>> START EXCERPTED DATA
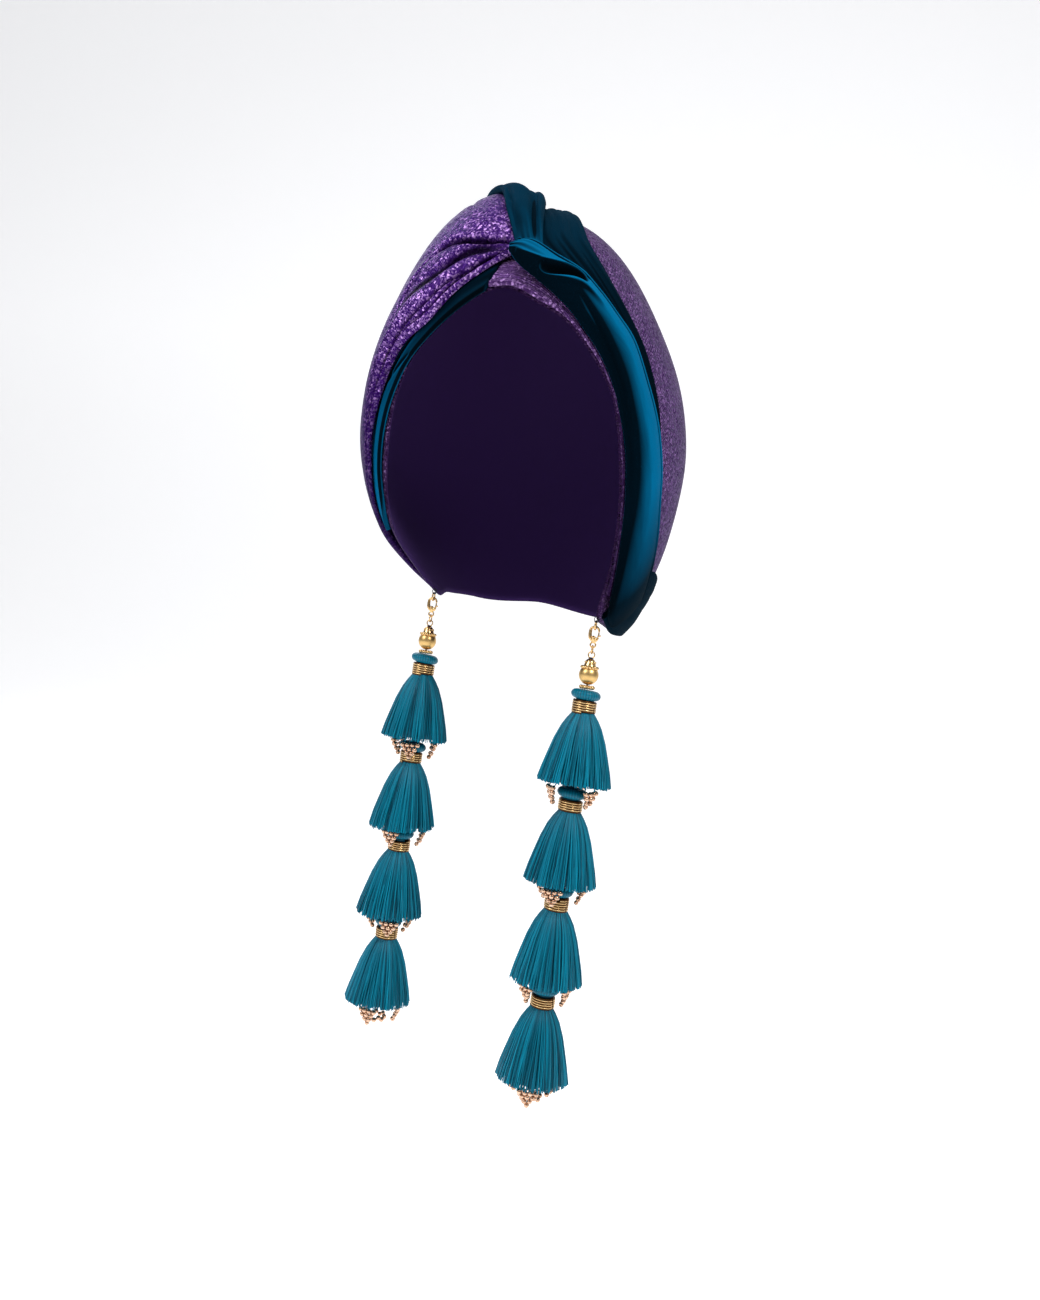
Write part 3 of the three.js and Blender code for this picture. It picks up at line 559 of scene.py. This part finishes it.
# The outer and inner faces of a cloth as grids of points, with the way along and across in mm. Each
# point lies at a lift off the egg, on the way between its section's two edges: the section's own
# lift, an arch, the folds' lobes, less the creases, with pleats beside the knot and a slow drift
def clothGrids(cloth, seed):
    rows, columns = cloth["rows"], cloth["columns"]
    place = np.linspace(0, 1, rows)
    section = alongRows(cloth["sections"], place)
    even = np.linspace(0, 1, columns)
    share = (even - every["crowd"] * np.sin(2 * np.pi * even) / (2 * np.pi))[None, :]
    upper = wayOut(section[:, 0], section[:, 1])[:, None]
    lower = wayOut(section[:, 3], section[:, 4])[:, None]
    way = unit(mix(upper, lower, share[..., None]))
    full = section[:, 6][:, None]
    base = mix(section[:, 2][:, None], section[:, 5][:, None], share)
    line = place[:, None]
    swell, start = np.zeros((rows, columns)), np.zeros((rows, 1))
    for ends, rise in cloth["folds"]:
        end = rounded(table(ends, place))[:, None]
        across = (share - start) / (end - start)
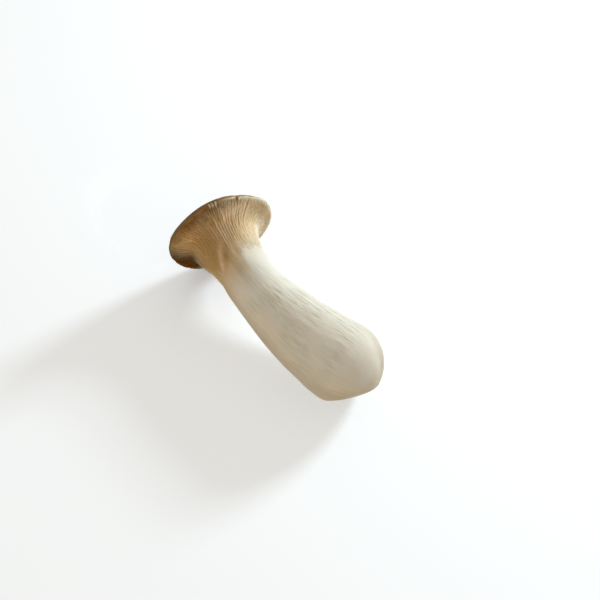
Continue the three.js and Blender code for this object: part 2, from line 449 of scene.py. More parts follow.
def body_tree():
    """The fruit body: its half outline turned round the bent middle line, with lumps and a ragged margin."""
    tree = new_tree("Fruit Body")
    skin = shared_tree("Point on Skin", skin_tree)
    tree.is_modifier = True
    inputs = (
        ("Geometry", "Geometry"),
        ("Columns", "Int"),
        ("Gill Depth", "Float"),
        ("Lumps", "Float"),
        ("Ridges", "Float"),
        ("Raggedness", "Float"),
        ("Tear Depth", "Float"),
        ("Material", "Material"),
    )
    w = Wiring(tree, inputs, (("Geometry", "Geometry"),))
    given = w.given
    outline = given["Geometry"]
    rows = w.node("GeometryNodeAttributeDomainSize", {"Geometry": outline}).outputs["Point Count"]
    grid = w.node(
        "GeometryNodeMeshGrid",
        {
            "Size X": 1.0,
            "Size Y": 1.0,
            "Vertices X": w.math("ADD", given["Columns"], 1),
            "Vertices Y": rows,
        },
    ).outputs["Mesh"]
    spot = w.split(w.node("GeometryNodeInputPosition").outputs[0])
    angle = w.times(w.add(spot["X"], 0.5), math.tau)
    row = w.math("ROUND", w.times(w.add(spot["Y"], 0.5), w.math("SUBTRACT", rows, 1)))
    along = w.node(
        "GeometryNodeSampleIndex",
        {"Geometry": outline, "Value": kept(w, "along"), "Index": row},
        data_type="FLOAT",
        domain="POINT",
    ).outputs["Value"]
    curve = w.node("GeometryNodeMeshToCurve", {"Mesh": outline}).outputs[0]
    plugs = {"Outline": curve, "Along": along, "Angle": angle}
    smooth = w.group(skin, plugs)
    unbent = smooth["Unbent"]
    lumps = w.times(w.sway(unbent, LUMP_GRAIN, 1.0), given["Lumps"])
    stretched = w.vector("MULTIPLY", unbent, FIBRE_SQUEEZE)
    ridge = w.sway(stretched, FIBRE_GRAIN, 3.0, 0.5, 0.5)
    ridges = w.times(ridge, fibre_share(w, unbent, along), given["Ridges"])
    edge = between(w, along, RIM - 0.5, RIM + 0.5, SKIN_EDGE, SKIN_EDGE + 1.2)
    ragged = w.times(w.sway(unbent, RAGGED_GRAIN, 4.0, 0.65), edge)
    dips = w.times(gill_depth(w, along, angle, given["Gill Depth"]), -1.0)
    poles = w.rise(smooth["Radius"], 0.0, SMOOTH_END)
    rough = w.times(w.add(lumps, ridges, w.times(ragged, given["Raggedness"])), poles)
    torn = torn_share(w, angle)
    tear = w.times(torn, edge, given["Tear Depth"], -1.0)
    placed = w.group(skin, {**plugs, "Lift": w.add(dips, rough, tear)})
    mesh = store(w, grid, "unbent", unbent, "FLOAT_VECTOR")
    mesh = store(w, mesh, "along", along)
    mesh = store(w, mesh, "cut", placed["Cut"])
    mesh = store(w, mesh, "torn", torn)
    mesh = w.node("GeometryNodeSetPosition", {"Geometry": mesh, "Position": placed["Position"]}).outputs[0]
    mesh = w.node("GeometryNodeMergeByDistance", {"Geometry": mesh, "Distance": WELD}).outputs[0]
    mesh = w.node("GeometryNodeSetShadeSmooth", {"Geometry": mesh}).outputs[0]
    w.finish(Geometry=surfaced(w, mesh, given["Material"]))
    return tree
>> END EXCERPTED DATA
▶ _TASK TO CARRY OUT_:
Reproduce each record exactly as it appears.

▶ _EXERCISE OUTPUT_:
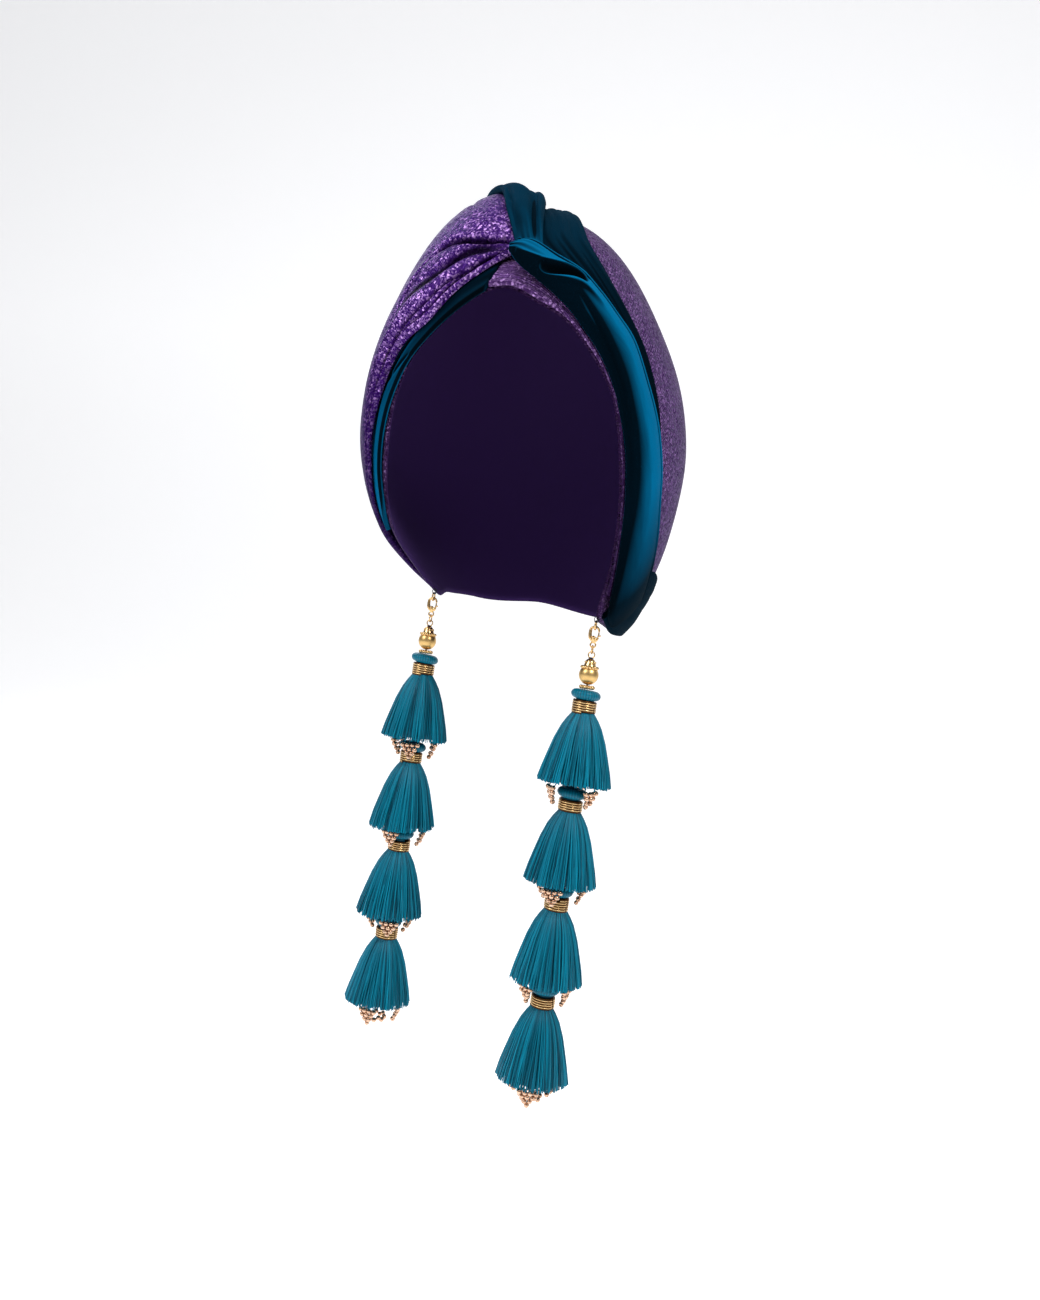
Write part 3 of the three.js and Blender code for this picture. It picks up at line 559 of scene.py. This part finishes it.
# The outer and inner faces of a cloth as grids of points, with the way along and across in mm. Each
# point lies at a lift off the egg, on the way between its section's two edges: the section's own
# lift, an arch, the folds' lobes, less the creases, with pleats beside the knot and a slow drift
def clothGrids(cloth, seed):
    rows, columns = cloth["rows"], cloth["columns"]
    place = np.linspace(0, 1, rows)
    section = alongRows(cloth["sections"], place)
    even = np.linspace(0, 1, columns)
    share = (even - every["crowd"] * np.sin(2 * np.pi * even) / (2 * np.pi))[None, :]
    upper = wayOut(section[:, 0], section[:, 1])[:, None]
    lower = wayOut(section[:, 3], section[:, 4])[:, None]
    way = unit(mix(upper, lower, share[..., None]))
    full = section[:, 6][:, None]
    base = mix(section[:, 2][:, None], section[:, 5][:, None], share)
    line = place[:, None]
    swell, start = np.zeros((rows, columns)), np.zeros((rows, 1))
    for ends, rise in cloth["folds"]:
        end = rounded(table(ends, place))[:, None]
        across = (share - start) / (end - start)
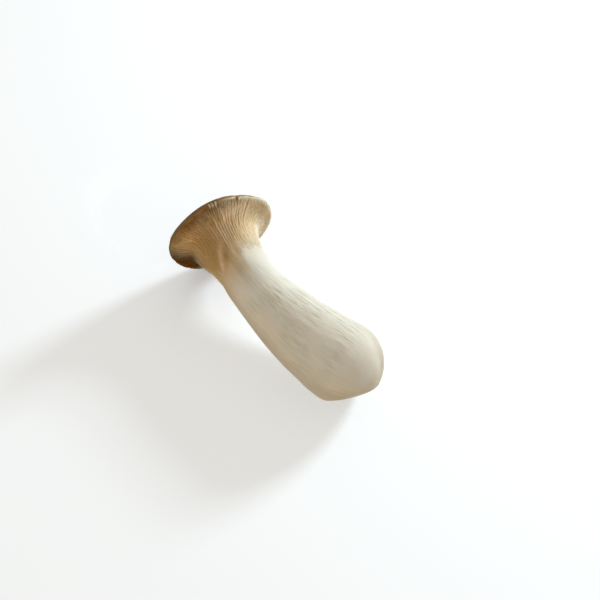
Continue the three.js and Blender code for this object: part 2, from line 449 of scene.py. More parts follow.
def body_tree():
    """The fruit body: its half outline turned round the bent middle line, with lumps and a ragged margin."""
    tree = new_tree("Fruit Body")
    skin = shared_tree("Point on Skin", skin_tree)
    tree.is_modifier = True
    inputs = (
        ("Geometry", "Geometry"),
        ("Columns", "Int"),
        ("Gill Depth", "Float"),
        ("Lumps", "Float"),
        ("Ridges", "Float"),
        ("Raggedness", "Float"),
        ("Tear Depth", "Float"),
        ("Material", "Material"),
    )
    w = Wiring(tree, inputs, (("Geometry", "Geometry"),))
    given = w.given
    outline = given["Geometry"]
    rows = w.node("GeometryNodeAttributeDomainSize", {"Geometry": outline}).outputs["Point Count"]
    grid = w.node(
        "GeometryNodeMeshGrid",
        {
            "Size X": 1.0,
            "Size Y": 1.0,
            "Vertices X": w.math("ADD", given["Columns"], 1),
            "Vertices Y": rows,
        },
    ).outputs["Mesh"]
    spot = w.split(w.node("GeometryNodeInputPosition").outputs[0])
    angle = w.times(w.add(spot["X"], 0.5), math.tau)
    row = w.math("ROUND", w.times(w.add(spot["Y"], 0.5), w.math("SUBTRACT", rows, 1)))
    along = w.node(
        "GeometryNodeSampleIndex",
        {"Geometry": outline, "Value": kept(w, "along"), "Index": row},
        data_type="FLOAT",
        domain="POINT",
    ).outputs["Value"]
    curve = w.node("GeometryNodeMeshToCurve", {"Mesh": outline}).outputs[0]
    plugs = {"Outline": curve, "Along": along, "Angle": angle}
    smooth = w.group(skin, plugs)
    unbent = smooth["Unbent"]
    lumps = w.times(w.sway(unbent, LUMP_GRAIN, 1.0), given["Lumps"])
    stretched = w.vector("MULTIPLY", unbent, FIBRE_SQUEEZE)
    ridge = w.sway(stretched, FIBRE_GRAIN, 3.0, 0.5, 0.5)
    ridges = w.times(ridge, fibre_share(w, unbent, along), given["Ridges"])
    edge = between(w, along, RIM - 0.5, RIM + 0.5, SKIN_EDGE, SKIN_EDGE + 1.2)
    ragged = w.times(w.sway(unbent, RAGGED_GRAIN, 4.0, 0.65), edge)
    dips = w.times(gill_depth(w, along, angle, given["Gill Depth"]), -1.0)
    poles = w.rise(smooth["Radius"], 0.0, SMOOTH_END)
    rough = w.times(w.add(lumps, ridges, w.times(ragged, given["Raggedness"])), poles)
    torn = torn_share(w, angle)
    tear = w.times(torn, edge, given["Tear Depth"], -1.0)
    placed = w.group(skin, {**plugs, "Lift": w.add(dips, rough, tear)})
    mesh = store(w, grid, "unbent", unbent, "FLOAT_VECTOR")
    mesh = store(w, mesh, "along", along)
    mesh = store(w, mesh, "cut", placed["Cut"])
    mesh = store(w, mesh, "torn", torn)
    mesh = w.node("GeometryNodeSetPosition", {"Geometry": mesh, "Position": placed["Position"]}).outputs[0]
    mesh = w.node("GeometryNodeMergeByDistance", {"Geometry": mesh, "Distance": WELD}).outputs[0]
    mesh = w.node("GeometryNodeSetShadeSmooth", {"Geometry": mesh}).outputs[0]
    w.finish(Geometry=surfaced(w, mesh, given["Material"]))
    return tree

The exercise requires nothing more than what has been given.